Les administrateurs à la manœuvre
Le 13 septembre 2019, l’administrateur civil Mfowo Modo Martin Fabrice, sous-préfet de l’arrondissement de Manjo, département du Moungo dans la Région du Littoral, a signé une correspondance adressée à tous les responsables des établissements scolaires de Manjo, avec en objet « mise en garde. Le document « En exécution de la correspondance en date du 28 août 2019 de monsieur le préfet du département du Moungo, recommandant aux enseignants le respect de l’Etat et de ses institutions, J’ai l’honneur de vous faire connaitre que, tout enseignant surpris en flagrant délit de dénigrement de l’Etat et de ses institutions, sera sévèrement puni conformément à la législation en vigueur. »
On y est désormais. Les intimidations ont quitté le registre du verbal pour être désormais écrites.
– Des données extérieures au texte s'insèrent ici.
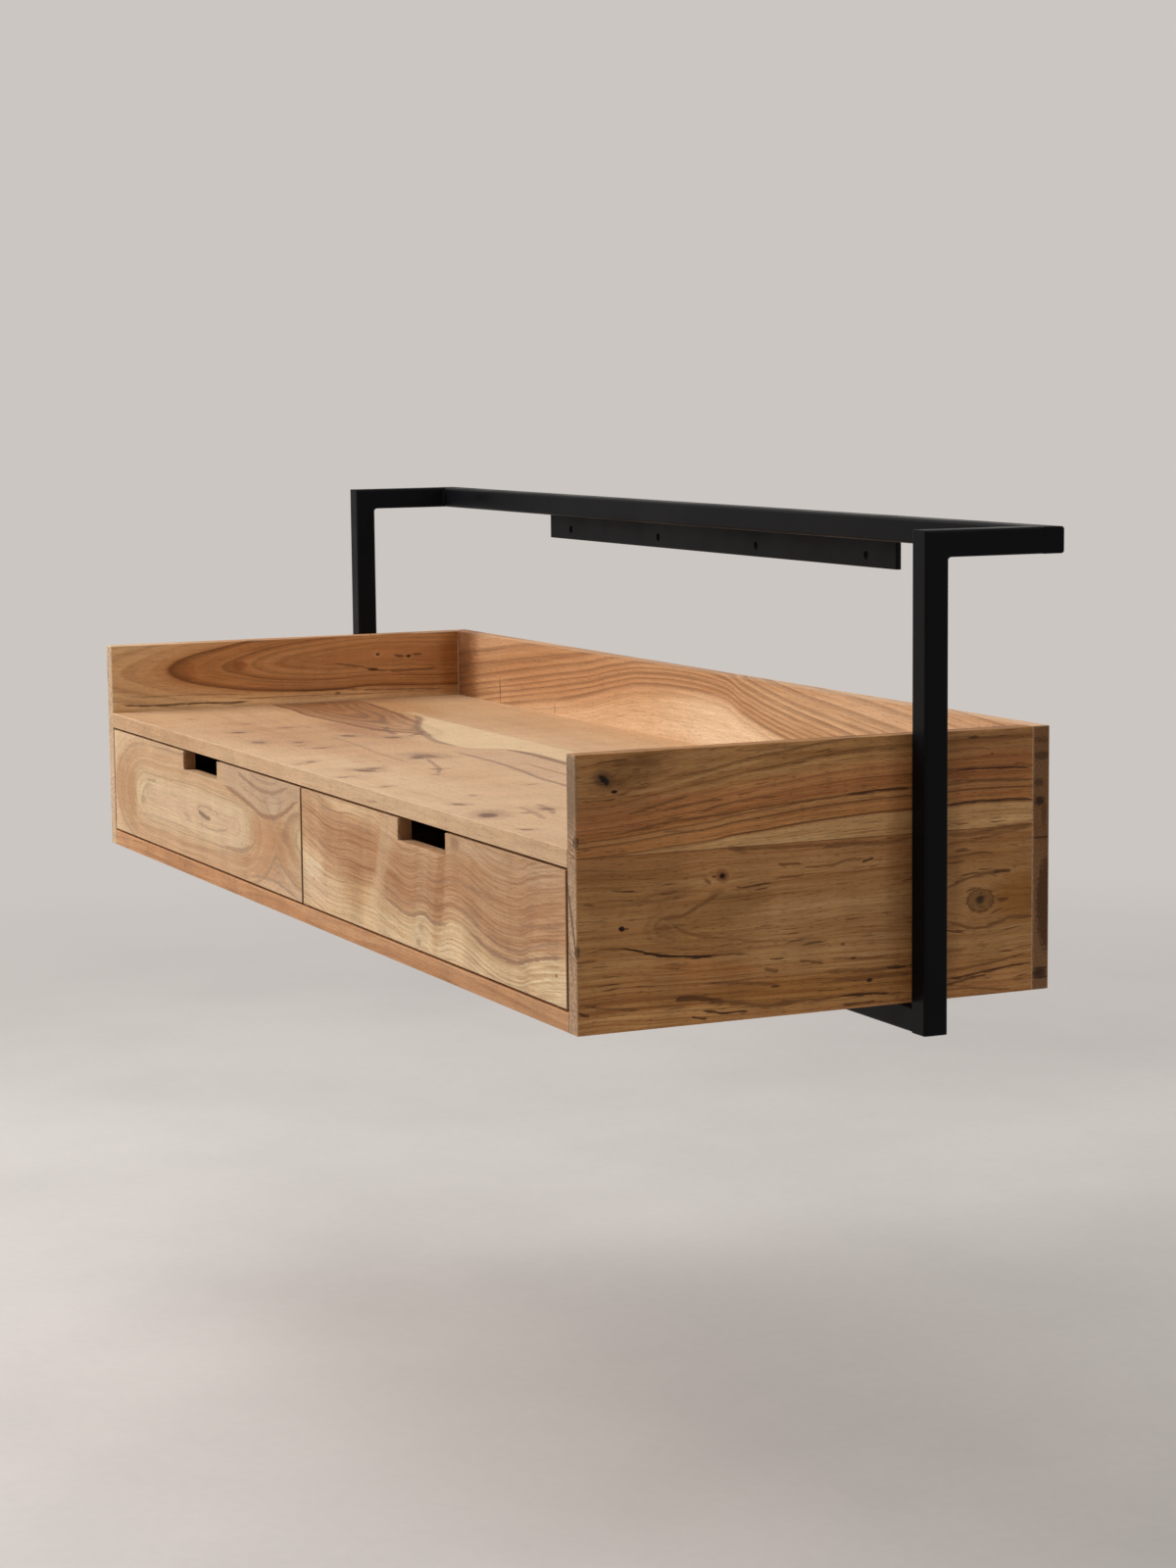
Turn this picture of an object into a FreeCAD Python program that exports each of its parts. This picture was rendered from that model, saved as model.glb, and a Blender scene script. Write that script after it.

Le sous-préfet, qui se réfère là au préfet qui est sa hiérarchie directe, ne se rend pas compte que c’est lui qui terni l’image de l’Etat, en portant atteinte à la Constitution camerounaise, qui dit dans son préambule que « Nul ne peut être inquiété en raison de ses origines, de ses opinions ou croyances en matière religieuse, philosophique ou politique sous réserve du respect de l’ordre public et des bonnes mœurs. »
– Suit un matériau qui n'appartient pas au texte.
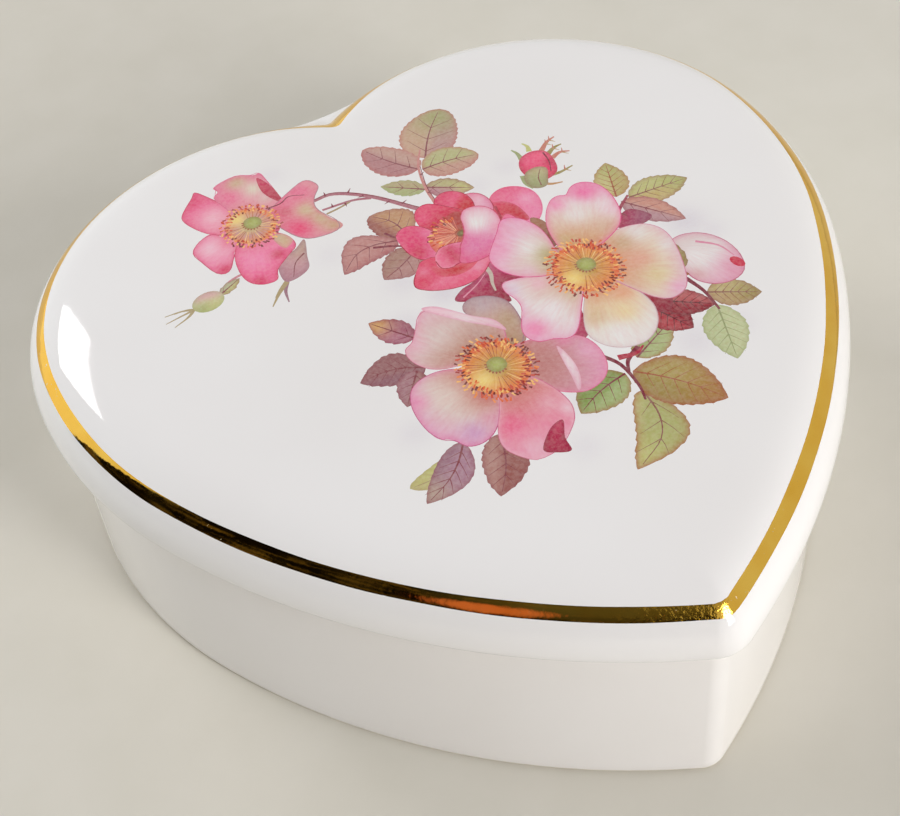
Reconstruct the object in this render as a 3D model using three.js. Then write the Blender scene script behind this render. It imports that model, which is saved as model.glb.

Ne pas respecter cette disposition de la Constitution, c’est instaurer de manière insidieuse cet état d’exception connu il y a longtemps, c’est ressusciter la loi sur la subversion, c’est faire reculer le Cameroun de 30 ans en arrière, car il y a 29 ans exactement que le président Biya a abrogé cette loi sur la subversion. C’est vrai que le contexte qui avait poussé le président Ahidjo à signer cette ordonnance sur la subversion est aujourd’hui le même, à savoir un contexte de vive contestation politique, et également un conteste de diabolisation de tous ceux qui ne sont pas d’accord avec la gouvernance actuelle.Mais il reste une constante, c’est que le président Paul Biya que d’aucuns veulent défendre becs et ongles, a lui-même dit que personne ne devrait plus être inquiété pour ses opinions. Si son administration lui refuse tout, il faudrait lui accorder au moins le mérite d’avoir fait cette déclaration, et cesser de vouloir être plus royaliste…que le Roi.